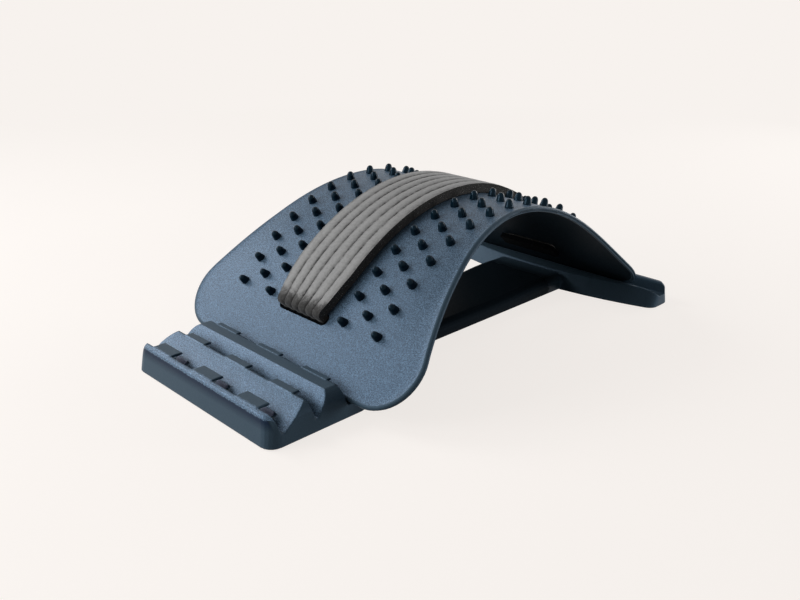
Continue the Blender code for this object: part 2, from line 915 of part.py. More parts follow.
def windows():
    """Openings under the tabs, down into the hollow below."""
    pieces = []
    for row, foot in enumerate(notches):
        low_y = foot - stop_lean
        margin = window_margin if row else outer_window_margin
        high_y = max(tab_end(row) + margin, foot + window_least_reach)
        for index in range(3):
            low = (tab_left(index), low_y, notch_floor_z - wall - window_margin)
            high = (window_right(row, index), high_y, stop_tops[row] - window_margin)
            pieces.append(box("window", low, high))
    return gather("windows", pieces)


def tabs():
    """Thin smooth tabs that reach from each stop out over its notch."""
    pieces = []
    for row in range(len(notches)):
        top = stop_tops[row] + tab_rise
        low = top - tab_thickness
        root = notches[row] - stop_lean - min(tab_root, stop_lands[row] + tab_rise)
        end = tab_end(row)
        corners = [(root, low, 0.0), (root, stop_tops[row], 0.0), (root + tab_rise, top, 0.0),
                   (end - tab_thickness / 2, top, 0.0), (end, top - tab_thickness / 2, 0.0), (end, low, 0.0)]
        outline = rounded_outline(corners, 1)
        for index in range(3):
            left = tab_left(index)
            pieces.append(prism("tab", outline, "X", left, left + tab_widths[row]))
    return gather("tabs", pieces)


def rails():
    """A low rail across each of the outermost windows."""
    low_y = notches[0] + rail_start
    pieces = []
    for index in range(3):
        low = (tab_left(index) - wall, low_y, rail_top - rail_thickness)
        high = (window_right(0, index) + wall, low_y + rail_width, rail_top)
        pieces.append(box("rail", low, high))
    return gather("rails", pieces)


def recesses():
    """Seats for the anti-slip pads."""
    radius = foot_radius + slot_clearance / 4
    pieces = [disc("recess", x, y, radius, -overrun, foot_recess) for x, y in foot_places().values()]
    return gather("recesses", pieces)


def base(look):
    """The one-piece base: notched block, bridge and far block, hollow underneath."""
    body = near_block()
    combine(body, bridge(), "UNION")
    combine(body, far_block(), "UNION")
    tall = last_ridge_z + overrun
    for hollow in (near_hollow(), bridge_hollow(), far_hollow()):
        combine(hollow, bosses(-2 * overrun, tall), "DIFFERENCE")
        combine(body, hollow, "DIFFERENCE")
    combine(body, windows(), "DIFFERENCE")
    combine(body, tabs(), "UNION")
    combine(body, rails(), "UNION")
    combine(body, recesses(), "DIFFERENCE")
    finish(body, math.radians(35), look)
    return body


def foot_pad(name, look):
    """One anti-slip pad, proud of the base's rim."""
    x, y = foot_places()[name]
    body = disc("foot_pad_" + name, 0.0, 0.0, foot_radius, -foot_drop, foot_recess - seat_gap)
    body.location = (x, y + centre_shift, foot_drop)
    finish(body, math.radians(35), look)
    return body


def hinge_empty():
    """The arch turns about the round edge that stands in the far channel."""
    made = bpy.data.objects.new("arch_hinge", None)
    bpy.context.scene.collection.objects.link(made)
    made.location = (0.0, axis_y + centre_shift, axis_z + foot_drop)
    return made


def build():
    """Make every sub-part in its place."""
    clear_scene()
    grained = material("grained_plastic", (0.055, 0.080, 0.110), 0.48)
    satin = material("satin_plastic", (0.040, 0.060, 0.085), 0.42)
    foam = material("ribbed_foam", (0.140, 0.140, 0.140), 0.90)
    rubber = material("foot_rubber", (0.020, 0.020, 0.022), 0.80)
    frame = base(satin)
    frame.location = (0.0, centre_shift, foot_drop)
    hinge = hinge_empty()
    for piece in (arch_panel(grained), foam_pad(foam)):
        piece.parent = hinge
    for name in foot_places():
        foot_pad(name, rubber)


build()
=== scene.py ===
"""Looks of the arched back stretcher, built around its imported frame. Metres, +Z up."""

import math
import random

import bmesh
import bpy
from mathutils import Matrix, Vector
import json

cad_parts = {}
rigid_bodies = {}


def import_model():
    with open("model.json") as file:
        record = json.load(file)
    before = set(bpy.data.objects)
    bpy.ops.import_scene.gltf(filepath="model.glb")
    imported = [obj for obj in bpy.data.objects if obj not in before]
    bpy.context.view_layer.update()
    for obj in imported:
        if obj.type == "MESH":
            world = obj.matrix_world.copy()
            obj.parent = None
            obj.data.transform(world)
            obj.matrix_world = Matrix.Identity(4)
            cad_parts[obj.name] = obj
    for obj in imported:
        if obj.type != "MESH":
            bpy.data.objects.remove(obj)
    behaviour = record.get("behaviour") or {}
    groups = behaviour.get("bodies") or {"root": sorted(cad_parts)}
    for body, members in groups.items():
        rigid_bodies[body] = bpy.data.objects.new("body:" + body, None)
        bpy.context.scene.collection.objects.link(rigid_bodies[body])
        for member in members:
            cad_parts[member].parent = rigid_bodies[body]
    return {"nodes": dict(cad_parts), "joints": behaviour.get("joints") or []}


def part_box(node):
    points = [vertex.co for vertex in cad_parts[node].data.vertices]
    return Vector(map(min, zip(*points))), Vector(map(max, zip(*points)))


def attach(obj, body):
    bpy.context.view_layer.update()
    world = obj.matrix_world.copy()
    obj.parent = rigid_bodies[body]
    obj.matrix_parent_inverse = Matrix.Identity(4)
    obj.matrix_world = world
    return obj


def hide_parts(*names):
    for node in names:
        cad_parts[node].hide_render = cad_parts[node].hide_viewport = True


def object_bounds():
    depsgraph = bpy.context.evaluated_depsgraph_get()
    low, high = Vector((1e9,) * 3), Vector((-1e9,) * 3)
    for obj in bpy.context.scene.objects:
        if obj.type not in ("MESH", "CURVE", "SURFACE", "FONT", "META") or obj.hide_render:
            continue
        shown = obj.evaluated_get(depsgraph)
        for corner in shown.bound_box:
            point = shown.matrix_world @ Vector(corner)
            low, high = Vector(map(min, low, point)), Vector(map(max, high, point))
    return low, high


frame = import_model()
cad_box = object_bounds()

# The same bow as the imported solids: lengths are measured on the panel's top, from the crest.
near_half_length = 0.1940
near_bend_length = 0.1940
near_end_angle = math.radians(48.1)
far_half_length = 0.1925
far_bend_length = 0.1470
far_end_angle = math.radians(43.007)
waist_half_width = 0.0858
near_flare_half_width = 0.1252
near_flare_power = 1.58
far_flare_half_width = 0.1036
far_flare_power = 2.45
corner_radius = 0.0330
thickness = 0.0026
rim_width = 0.0036
rim_rise = 0.0010
rim_drop = 0.0010
rim_ease = 0.0004
rim_heel = 0.0005
rim_heel_share = 0.42
edge_radius = (thickness + rim_rise + rim_drop) / 2
edge_centre_height = rim_rise - edge_radius
roll_station = -0.0780
roll_reach = 0.0680
roll_start = 0.0700
roll_width = 0.0287
roll_drop = 0.0018

nub_row_pitch = 0.0212
nub_rows_each_way = 7
nub_inner_column = 0.0410
nub_column_pitch = 0.0169
nub_columns = 3
nub_height = 0.0065
nub_tip_rise = 0.00002
nub_sides = 24
nub_flutes = 6
nub_flute_depth = 0.045
nub_flute_bias = 0.4

pad_half_width = 0.0290
pad_end_half_width = 0.0246
pad_thickness = 0.0080
pad_tuck_thickness = 0.0070
pad_shoulder_radius = 0.0048
pad_tuck_depth = 0.0060
pad_ribs = 6
pad_groove_depth = 0.0011
pad_reach = 0.1553
pad_draw_in_length = 0.0450
slot_clearance = 0.0012
slot_side_clearance = 0.0021
slot_corner_radius = 0.0046
seat_gap = 0.0003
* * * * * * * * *
**Work required:**
From the line that contains "0.080, 0.110), 0.48)" through the line that contains "before = set(bpy.data.objects)", reproduce every line exactly, both end lines included.

**Final answer:**
    grained = material("grained_plastic", (0.055, 0.080, 0.110), 0.48)
    satin = material("satin_plastic", (0.040, 0.060, 0.085), 0.42)
    foam = material("ribbed_foam", (0.140, 0.140, 0.140), 0.90)
    rubber = material("foot_rubber", (0.020, 0.020, 0.022), 0.80)
    frame = base(satin)
    frame.location = (0.0, centre_shift, foot_drop)
    hinge = hinge_empty()
    for piece in (arch_panel(grained), foam_pad(foam)):
        piece.parent = hinge
    for name in foot_places():
        foot_pad(name, rubber)


build()
=== scene.py ===
"""Looks of the arched back stretcher, built around its imported frame. Metres, +Z up."""

import math
import random

import bmesh
import bpy
from mathutils import Matrix, Vector
import json

cad_parts = {}
rigid_bodies = {}


def import_model():
    with open("model.json") as file:
        record = json.load(file)
    before = set(bpy.data.objects)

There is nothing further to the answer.